We can respect people we don’t agree with. We can offer kindness to those who do it completely differently, just as we can offer love and respect to our children when they don’t agree with us. One of us doesn’t have to be wrong for the other to be right within the context of our families. We can still be the support we so sorely need.
No, children won’t always agree with you. They will sometimes yell at you in public and tell you that you are unfair and that they hate you. But if they can argue with you now about marshmallows, they are statistically more likely to argue later with Dave who wants to give them a cigarette. Expressing opinions, and understanding that it is safe to do so, sets up a pattern of behavior that isn’t bad provided you can find a middle ground where it can be done with respect. And whether you see it as disobedience or expressing feelings, responding with love and closeness shows them that you love them unconditionally and not only when they are being “good.”
Good is not based on action, it is an inherent worth in a person. Children are all good, they just sometimes do questionable things. Just like you do. Just like I do. Nobody’s perfect. The mom yelling at her child in the grocery store might be having a bad-ass day. She’s not a bad parent.

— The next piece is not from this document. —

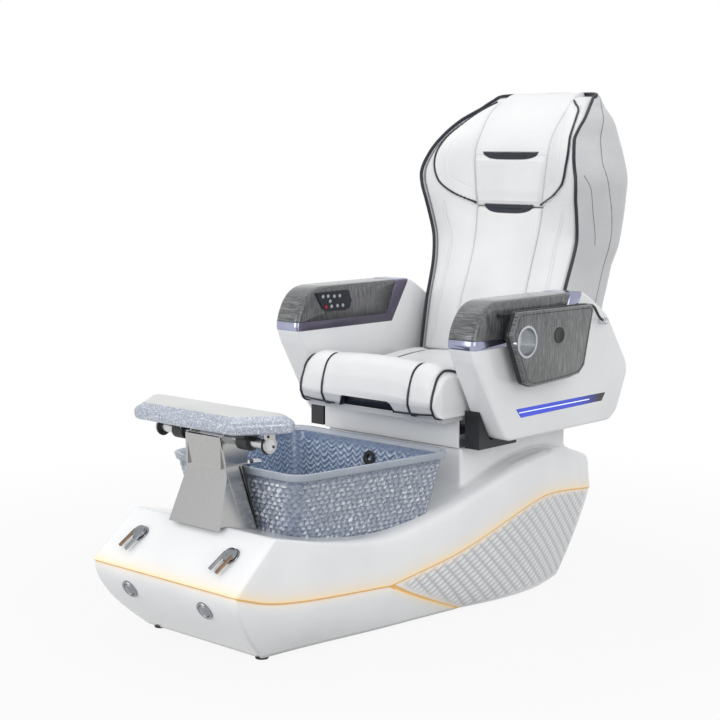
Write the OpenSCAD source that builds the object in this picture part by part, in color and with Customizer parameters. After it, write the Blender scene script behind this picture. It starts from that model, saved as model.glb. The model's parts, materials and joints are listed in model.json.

Fostering empathy and respect through kindness and modeling rather than simply saying “You will do what you’re told” does more to resolve these issues now and in the future than any other type of what has become traditional “discipline.” Kids are capable of much more than we give them credit for, but the way we treat one another, with harshness and judgement, urges us to respond a certain way to our children as well. There is less pressure for quick fixes and more room for tolerance when the community is more supportive of mothers in general without this judge-y dickishness.
Losing the village to judgment is a big issue. We all have the ability to work towards something better.